April 15, 2013

Farmer Assurance Provision protects farmers


On March 27, President Obama signed into law a bill funding the federal government for the remainder of the fiscal year. This appropriations bill included a provision called the Farmer Assurance Provision. The provision was labeled by many activists and NGO’s as a protection by the biotech companies.

In all realities, it does not protect the biotech companies at all, but assures farmers that the crops they plant could continue to be grown, subject to appropriate interim conditions, while disputes about the sufficiency of federal paperwork are resolved.
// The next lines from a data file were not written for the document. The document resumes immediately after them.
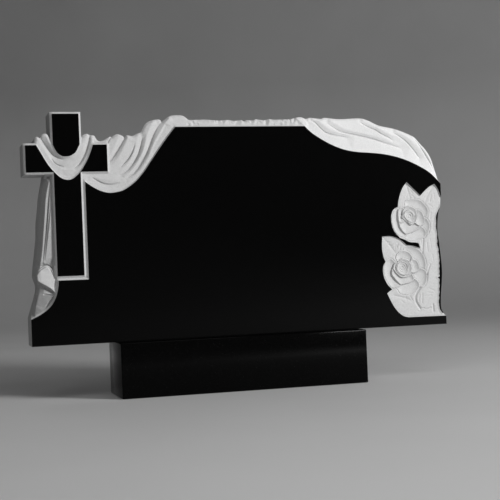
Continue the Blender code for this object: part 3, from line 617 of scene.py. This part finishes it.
def grid(box, step):
    """Staggered points that fill a box."""
    low, high = box.min(axis=0), box.max(axis=0)
    rows = []
    for row, z in enumerate(np.arange(low[1], high[1], step * math.sqrt(3) / 2)):
        x = np.arange(low[0] + step / 2 * (row % 2), high[0], step)
        rows.append(np.column_stack([x, np.full(len(x), z)]))
    return np.vstack(rows)


hems = [smooth(TAIL_HEM, HEM_STEP), smooth(SWAG_HEM, HEM_STEP),
        straight([(411, 583), (787, 583)], HEM_STEP), smooth(DRAPE_HEM, HEM_STEP),
        smooth(SHROUD_OUTER, HEM_STEP), smooth(SHROUD_INNER, HEM_STEP), rose_line]
cross_lines = [straight(closed(cross_outline(margin)), 4) for margin in (0, CHAMFER, 2 * CHAMFER)]
ledge_line = smooth(LEDGE, HEM_STEP)
lines = hems + [closed(outline)] + cross_lines + [ledge_line]
fixed = np.vstack(lines)
close = np.empty((0, 2))
for row in HEM_ROWS:
    stock = np.vstack([beside(line, row) for line in hems])
    close = np.vstack([close, thinned(stock, np.vstack([fixed, close]), HEM_GAP)])
fill = thinned(grid(np.array([(-10, 20), (1200, 616)]), STEP), np.vstack([fixed, close]), FILL_GAP)
loose = np.vstack([close, fill])
loose = loose[inside(loose, outline)]
loose = loose[~is_polished(loose)]
points, triangles = triangulated(np.vstack([fixed, loose]), chained(lines), 0.05)
middles = points[triangles].mean(axis=1)
triangles = triangles[inside(middles, outline) | inside(middles, cross_outline(CHAMFER))]
polished = is_polished(points[triangles].mean(axis=1))

# The rims between polished and carved stone, and every point's distance to them
sides = {}
for index, triangle in enumerate(triangles):
    for a, b in ((0, 1), (1, 2), (2, 0)):
        edge = (triangle[a], triangle[b])
        sides.setdefault((min(edge), max(edge)), []).append(index)
rims = [edge for edge, owners in sides.items()
        if len(owners) == 2 and polished[owners[0]] != polished[owners[1]]]
samples = np.vstack([straight(points[list(edge)], RIM_STEP) for edge in rims])
tree = kdtree.KDTree(len(samples))
for index, (x, z) in enumerate(samples):
    tree.insert((x, z, 0), index)
tree.balance()
carved = np.unique(triangles[~polished])
distance = np.zeros(len(points))
distance[carved] = [tree.find((x, z, 0))[2] for x, z in points[carved]]

# The carving's depth, piece by piece
depth = np.full(len(points), GROUND)
within = {name: inside(points, region) for name, region in regions.items()}
for name, parts in CLOTH.items():
    here = within[name]
    depth[here] = cloth(points[here], regions[name], *parts)
here = within["roses"]
depth[here] = LEAF_DEPTH - rose_height(points[here])
chance = np.random.default_rng(7)
chips = np.column_stack([chance.uniform(405, 795, CHIPS), chance.uniform(588, 625, CHIPS)])
pitched = [straight(line, 6) for line in ROUGH_LINES]
cuts = list(chance.uniform(*CHIP_DEPTHS, (CHIPS, 1)))
cuts += [np.full(len(line), cut) for line, cut in zip(pitched, ROUGH_CUTS)]
here = within["rough"]
depth[here] = cut_between(points[here], [np.array([chip]) for chip in chips] + pitched, cuts)

# The carver's rounding: every carved point settles towards its neighbours
pairs = np.array(list(sides))
count = np.bincount(pairs.ravel(), minlength=len(points))
for turn in range(max(SOFT.values())):
    total = np.bincount(pairs[:, 0], depth[pairs[:, 1]], len(points))
    total += np.bincount(pairs[:, 1], depth[pairs[:, 0]], len(points))
    for name, turns in SOFT.items():
        if turn < turns:
            here = within[name] & (count > 0)
            depth[here] = STAYS * depth[here] + SETTLES * total[here] / count[here]

# Creases: a narrow cut along the floor of each groove between the folds
on_cloth = ~within["roses"] & ~within["rough"]
for folds, _, _ in CLOTH.values():
    for line, values in folds:
        if min(values) >= CREASE_FROM or max(values) >= CREASE_DEEP:
            low, high = np.min(line, axis=0) - 8, np.max(line, axis=0) + 8
            near = np.flatnonzero(((points > low) & (points < high)).all(axis=1) & on_cloth)
            edge, along = distance_to(points[near], smooth(line, 3))
            fade = np.sin(np.pi * along) ** 0.6
            depth[near] += CREASE_CUT * fade * np.exp(-(edge / CREASE_WIDTH) ** 2)

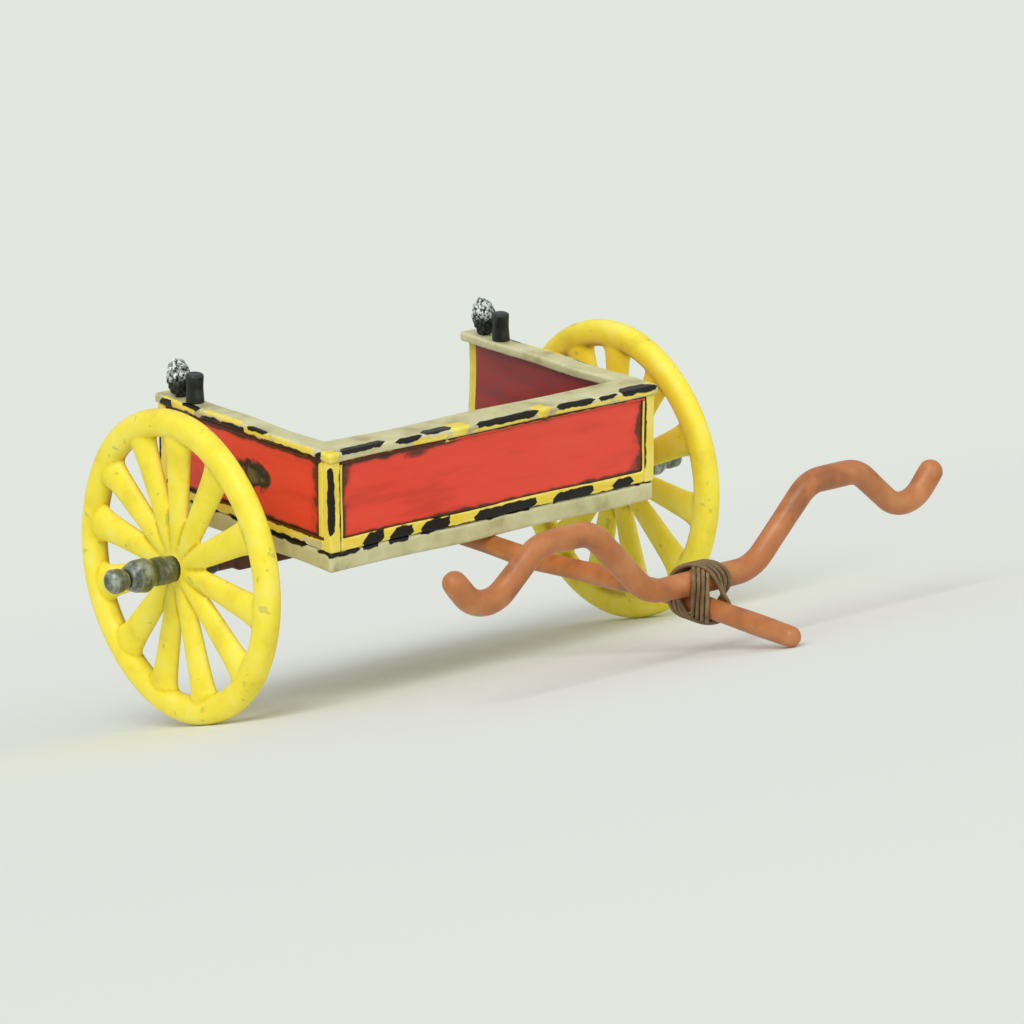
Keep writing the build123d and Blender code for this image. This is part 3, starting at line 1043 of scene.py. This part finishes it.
# %% Edging tables: start, end, lower and upper side in millimetres
rail_base = rail_low[2] - slab_high[2]


def on_side(strokes):
    """A table of distances back from the front corner, turned to the strip's negative places."""
    return [(-end, -start, low, high) for start, end, low, high in reversed(strokes)]


front_low_black = [
    (-0.3, 1.3, -0.18, 0.0), (1.3, 2.35, -0.16, 0.52), (2.65, 3.85, -0.16, 0.48), (4.15, 5.65, -0.06, 0.46),
    (6.8, 9.95, -0.06, 0.42), (10.85, 12.95, 0.0, 0.42), (13.85, 15.0, -0.03, 0.4),
    (15.05, 16.3, -0.06, 0.06),
]
side_low_black = on_side([
    (-0.3, 1.0, -0.12, 0.02), (1.7, 4.3, -0.13, 0.12), (4.8, 6.9, -0.06, 0.14), (7.4, 9.4, -0.08, 0.12),
    (9.8, 11.0, -0.02, 0.2),
])
front_low_brown = [(4.1, 16.3, -0.04, 0.05)]
side_low_brown = on_side([(0.2, 11.0, 0.4, 0.56)])
side_low_stone = on_side([(0.5, 1.9, -0.02, 0.34)])
front_top_brown = [(0.2, 5.7, 3.42, 3.64), (5.75, 16.1, 3.52, 3.64)]
front_top_red = [(5.75, 16.1, 3.4, 3.53)]
side_top_brown = on_side([(0.6, 11.0, 3.4, 3.64)])
front_rail_yellow = [
    (-0.3, 0.35, -0.1, 0.95), (3.9, 5.65, 0.02, 0.24), (5.7, 6.75, 0.02, 1.0), (6.85, 9.95, 0.05, 0.2),
    (10.0, 10.85, 0.02, 1.0), (10.95, 13.95, 0.05, 0.2), (14.05, 16.2, 0.08, 0.26),
]
front_rail_black = [
    (0.12, 2.3, 0.26, 0.8), (2.85, 4.1, 0.2, 0.52), (4.12, 5.65, 0.36, 0.92), (6.8, 9.95, 0.16, 0.56),
    (10.85, 12.9, 0.18, 0.56), (13.0, 14.0, 0.22, 0.48), (14.1, 16.2, 0.2, 0.9),
]
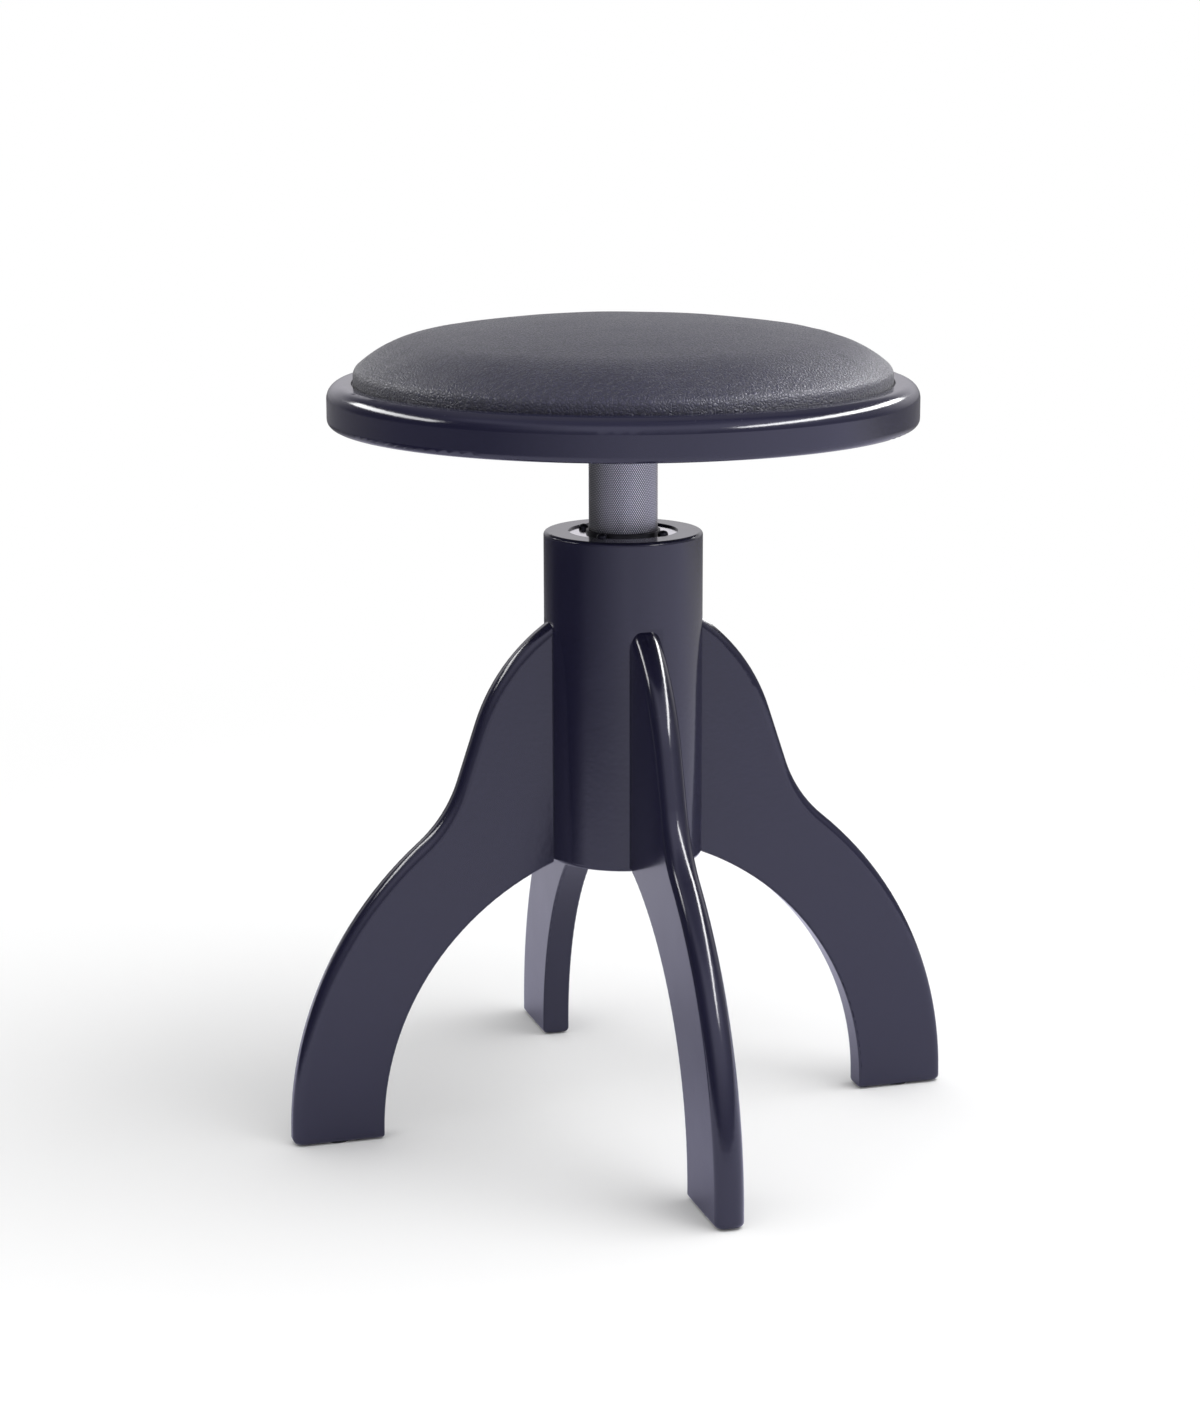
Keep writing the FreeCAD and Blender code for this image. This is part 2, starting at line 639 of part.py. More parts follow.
def make_stop_ring():
    """Keyed ring round the post: it climbs with the post without turning, and its lugs end the travel."""
    stop = turned_part("stop_ring", box_outline("post_radius + fit", f"{LINER_BORE} - fit", STOP_BASE, STOP_TOP))
    inner = "(post_radius + liner_clearance / 2)"
    outer = f"(sqrt({LINER_RADIUS}^2 - (lug_width / 2)^2) - fit)"
    for side in ("", "-"):
        lug = new_sketch(stop, "XY_Plane", LUG_BASE)
        draw_outline(lug, box_outline(f"{side}{inner}", f"{side}{outer}", "-lug_width / 2", "lug_width / 2"))
        extrude(stop, lug, "lug_height")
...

The key facts under the law are as follows:

  • Section 735 does not protect USDA or any biotech company from litigation or any court action related to the review of USDA’s approval of a biotech trait. Section 735 explicitly, and only temporarily, protects farmers who plant biotech traits in reliance on USDA review and approval.
  • The Secretary of Agriculture already has emergency authority to remove an approved biotech trait from the market at any time if a risk to human or plant health is discovered. This authority is unaffected by the Farmer Assurance Provision.
  • The provision does not restrict the right to challenge USDA’s determination that a product does not present a plant pest risk, nor does it prevent judicial review of that question or procedural matters related to an agency’s determination.

“The National Corn Growers Association supports this provision because it’s important that farmers who grow previously deregulated crops are not penalized when activists find a sympathetic judge,” said NCGA President Pam Johnson, an Iowa corn farmer. “It’s important we’re allowed to keep our crops in the ground until these attacks are resolved.”